___ DATA SECTION ___

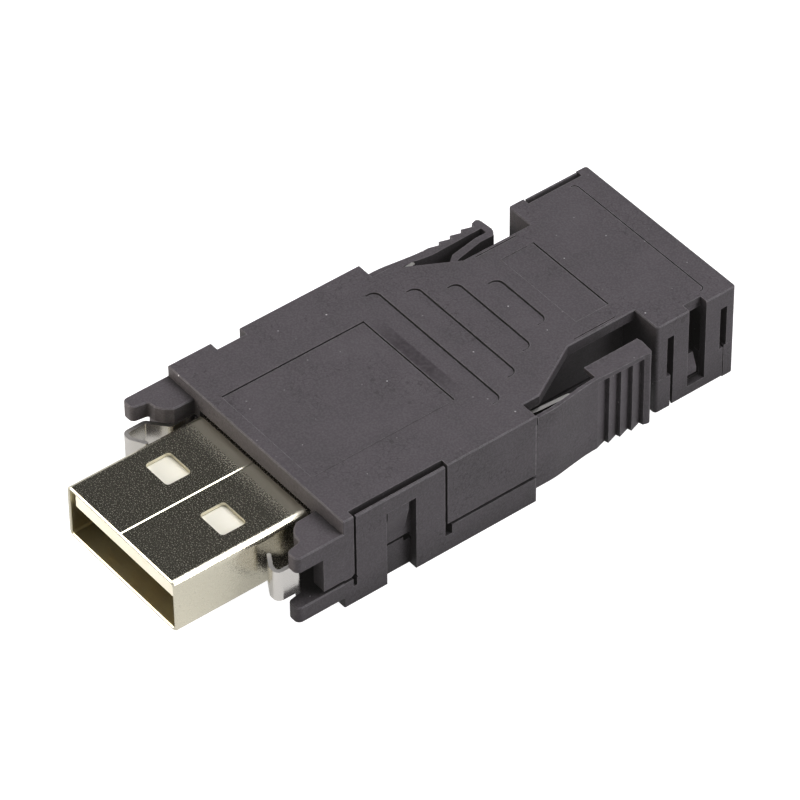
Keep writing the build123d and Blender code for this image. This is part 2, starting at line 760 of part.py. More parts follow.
with BuildPart() as left_latch_strip:
    add(right_latch_strip.part, rotation=(0, 180, 0))
left_latch_strip.part.label = "left_latch_strip"

with BuildPart() as plug_shield:
    with BuildSketch(Plane.XZ):
        RectangleRounded(2 * shield_half_width, 2 * shield_half_height, shield_corner)
        RectangleRounded(
            2 * (shield_half_width - shield_sheet), 2 * (shield_half_height - shield_sheet),
            shield_corner - shield_sheet, mode=Mode.SUBTRACT,
        )
    extrude(amount=-shield_length)
    chamfer(plug_shield.faces().sort_by(Axis.Y)[0].edges(), shield_edge_break)
    # Butt seam along the upper face, its edges broken, and latch windows through both wide faces
    seam = [
        (-seam_width / 2, 0),
        (seam_width / 2, 0),
        (seam_width / 2, shield_half_height - seam_bevel),
        (seam_width / 2 + seam_bevel, shield_half_height),
        (seam_width / 2 + seam_bevel, shield_half_height + 1.0),
        (-seam_width / 2 - seam_bevel, shield_half_height + 1.0),
        (-seam_width / 2 - seam_bevel, shield_half_height),
        (-seam_width / 2, shield_half_height - seam_bevel),
    ]
    end_outline(seam, -1.0, shield_length + 1.0, Mode.SUBTRACT)
    with BuildSketch(Plane.XY.offset(-shield_half_height - 1.0)):
        for side in (1, -1):
            with Locations((side * (window_x + window_width / 2), window_y + window_length / 2)):
                RectangleRounded(window_width, window_length, window_corner)
    extrude(amount=2 * shield_half_height + 2.0, mode=Mode.SUBTRACT)
plug_shield.part.label = "plug_shield"

contact_places = [
    ("power_contact", -contact_pitch_inner / 2 - contact_pitch_outer),
    ("data_minus_contact", -contact_pitch_inner / 2),
    ("data_plus_contact", contact_pitch_inner / 2),
    ("ground_contact", contact_pitch_inner / 2 + contact_pitch_outer),
]
contact_low_z = tongue_low_z - contact_proud
contact_high_z = contact_low_z + contact_thickness
contact_bend_y = block_y + contact_bend_setback
shield_inside_x = shield_half_width - shield_sheet
shield_inside_z = shield_half_height - shield_sheet

with BuildPart() as contact_insulator:
    block(-shield_inside_x + tongue_side_gap, shield_inside_x - tongue_side_gap,
          tongue_front_y, core_front_y + 0.5, tongue_low_z, shield_inside_z - tongue_fit)
    block(-shield_inside_x + core_side_gap, shield_inside_x - core_side_gap,
          core_front_y, shield_length, -shield_inside_z + tongue_fit, shield_inside_z - tongue_fit)
    for name, x in contact_places:
        half = contact_width / 2 + slot_fit
        block(x - half, x + half, contact_front_y - 0.3, shield_length + 1.0,
              contact_low_z - slot_fit, contact_high_z + slot_fit, Mode.SUBTRACT)
    chamfer(contact_insulator.edges().filter_by(Axis.X).group_by(Axis.Y)[0], 0.2)
contact_insulator.part.label = "contact_insulator"

contacts = []
for name, x in contact_places:
    with BuildPart() as contact:
        half = contact_width / 2
        block(x - half, x + half, contact_front_y, contact_bend_y + contact_thickness,
              contact_low_z, contact_high_z)
        block(x - half, x + half, contact_bend_y, contact_bend_y + contact_thickness,
              contact_low_z, contact_high_z + fork_height)
        block(x - fork_slot / 2, x + fork_slot / 2, contact_bend_y - 0.5, contact_bend_y + 1.0,
              contact_high_z + fork_height - fork_slot_depth, far, Mode.SUBTRACT)
        chamfer(contact.edges().filter_by(Axis.X).group_by(Axis.Y)[0], 0.1)
    contact.part.label = name
    contacts.append(contact.part)

inner_half_width = chamber_half_width - inner_clear
inner_half_height = plate_under - inner_clear
block_half_width = inner_half_width - inner_sheet - block_side_gap
block_half_height = inner_half_height - inner_sheet - block_floor_gap
block_top_z = contact_high_z + block_top_rise
wire_z = block_top_z + wire_rise
with BuildPart() as wire_block:
    block(-block_half_width, block_half_width, block_y, block_end_y, -block_half_height, block_top_z)
    for name, x in contact_places:
        half = contact_width / 2 + slot_fit
        # Slot for the contact, open upwards so that the contact drops in
        block(x - half, x + half, block_y - 1.0, contact_bend_y + contact_thickness + slot_fit,
              contact_low_z - slot_fit, far, Mode.SUBTRACT)
    # Side posts guide the cap
    for side in (1, -1):
        block(side * (block_half_width - post_width), side * block_half_width, block_y + post_inset,
              block_end_y - post_inset, block_top_z - 0.1, block_half_height - 0.4)
wire_block.part.label = "wire_block"

with BuildPart() as wire_cap:
    block(-block_half_width, block_half_width, block_y + cap_inset, block_end_y,
          block_top_z + cap_gap, block_half_height)
    for name, x in contact_places:
        with Locations(Location((x, block_y + block_length / 2, wire_z), (90, 0, 0))):
            Cylinder(wire_radius, block_length + 2.0, mode=Mode.SUBTRACT)
        half = contact_width / 2 + slot_fit + 0.06
        block(x - half, x + half, contact_bend_y - 0.1, contact_bend_y + contact_thickness + 0.1,
              0, contact_high_z + fork_height + 0.1, Mode.SUBTRACT)
    for side in (1, -1):
        block(side * (block_half_width - post_width - 0.05), side * (block_half_width + 1.0),
              block_y + post_inset - 0.05, block_end_y - post_inset + 0.05,
              0, block_half_height - 0.35, Mode.SUBTRACT)
wire_cap.part.label = "wire_cap"

with BuildPart() as upper_inner_shield:
    block(-inner_half_width, inner_half_width, inner_y, inner_end_y, half_gap, inner_half_height)
    block(-inner_half_width + inner_sheet, inner_half_width - inner_sheet, inner_y - 1.0,
          inner_end_y - inner_sheet, -1.0, inner_half_height - inner_sheet, Mode.SUBTRACT)
    with Locations(Location((0, inner_end_y - inner_sheet + barrel_length / 2, 0), (90, 0, 0))):
        Cylinder(barrel_radius + inner_sheet, barrel_length)
    with Locations(Location((0, inner_end_y + barrel_length / 2, 0), (90, 0, 0))):
        Cylinder(barrel_radius, barrel_length + 2.0, mode=Mode.SUBTRACT)
    block(-far, far, 0, far * 2, -far, half_gap, Mode.SUBTRACT)
upper_inner_shield.part.label = "upper_inner_shield"

with BuildPart() as lower_inner_shield:
    add(upper_inner_shield.part, rotation=(0, 180, 0))
lower_inner_shield.part.label = "lower_inner_shield"

with BuildPart() as crimp_ferrule:
    with BuildSketch(Plane.XZ.offset(-inner_end_y - ferrule_setback)):
        Circle(barrel_radius + inner_sheet + ferrule_gap + ferrule_sheet)
        Circle(barrel_radius + inner_sheet + ferrule_gap, mode=Mode.SUBTRACT)
    extrude(amount=-ferrule_length)
crimp_ferrule.part.label = "crimp_ferrule"

finished = [
    upper_shell.part,
    lower_shell.part,
    right_release_lever.part,
    left_release_lever.part,
    right_latch_strip.part,
    left_latch_strip.part,
    plug_shield.part,
    contact_insulator.part,
    *contacts,
    wire_block.part,
    wire_cap.part,
    upper_inner_shield.part,
    lower_inner_shield.part,
    crimp_ferrule.part,
]
for piece in finished:
    export_step(piece, f"parts/{piece.label}.step")
    size = piece.bounding_box().size
    print(piece.label, len(piece.solids()), round(size.X, 2), round(size.Y, 2), round(size.Z, 2))
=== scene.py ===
# %% [markdown]
# # A USB-A plug for fitting to a cable, dressed for its portrait
#
# The plug is two dark plastic half shells snapped round a bright plug insert. The solids are
# already exact, so this lesson is about what solids can't say: how each surface was made, how the
# light falls on it, and where the camera stood. Lengths are in metres, as Blender likes them, but
# a maker thinks of this plug in millimetres, so one factor turns one into the other.

import json
import math

import bpy
import numpy as np
from mathutils import Matrix, Vector


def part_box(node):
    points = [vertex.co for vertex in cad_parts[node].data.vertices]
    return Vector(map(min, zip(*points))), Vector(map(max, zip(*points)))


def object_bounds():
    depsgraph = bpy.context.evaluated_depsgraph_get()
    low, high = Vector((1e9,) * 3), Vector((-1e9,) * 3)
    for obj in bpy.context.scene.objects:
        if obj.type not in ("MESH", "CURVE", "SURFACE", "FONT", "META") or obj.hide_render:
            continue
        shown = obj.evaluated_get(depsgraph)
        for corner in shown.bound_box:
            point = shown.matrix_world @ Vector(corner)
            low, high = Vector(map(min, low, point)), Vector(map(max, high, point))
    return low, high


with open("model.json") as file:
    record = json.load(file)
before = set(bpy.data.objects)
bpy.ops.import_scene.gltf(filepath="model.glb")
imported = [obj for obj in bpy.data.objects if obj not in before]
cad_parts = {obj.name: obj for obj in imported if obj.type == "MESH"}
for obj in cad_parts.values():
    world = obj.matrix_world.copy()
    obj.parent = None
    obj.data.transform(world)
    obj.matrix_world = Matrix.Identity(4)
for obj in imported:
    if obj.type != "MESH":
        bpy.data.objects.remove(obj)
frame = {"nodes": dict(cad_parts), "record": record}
cad_low, cad_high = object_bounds()
MM = 0.001
scene = bpy.context.scene
nodes = frame["nodes"]
print("solids loaded:", len(nodes))
print("box of the solids in mm:", [round(v / MM, 2) for v in (cad_high - cad_low)])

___

■ **WHAT IS ASKED**: Reproduce word for word the material above, beginning with the line that contains "for piece in" and ending with the line that contains "zip(*points))), Vector(map(max, zip(*points)))".

■ **EXERCISE RESULT**:
for piece in finished:
    export_step(piece, f"parts/{piece.label}.step")
    size = piece.bounding_box().size
    print(piece.label, len(piece.solids()), round(size.X, 2), round(size.Y, 2), round(size.Z, 2))
=== scene.py ===
# %% [markdown]
# # A USB-A plug for fitting to a cable, dressed for its portrait
#
# The plug is two dark plastic half shells snapped round a bright plug insert. The solids are
# already exact, so this lesson is about what solids can't say: how each surface was made, how the
# light falls on it, and where the camera stood. Lengths are in metres, as Blender likes them, but
# a maker thinks of this plug in millimetres, so one factor turns one into the other.

import json
import math

import bpy
import numpy as np
from mathutils import Matrix, Vector


def part_box(node):
    points = [vertex.co for vertex in cad_parts[node].data.vertices]
    return Vector(map(min, zip(*points))), Vector(map(max, zip(*points)))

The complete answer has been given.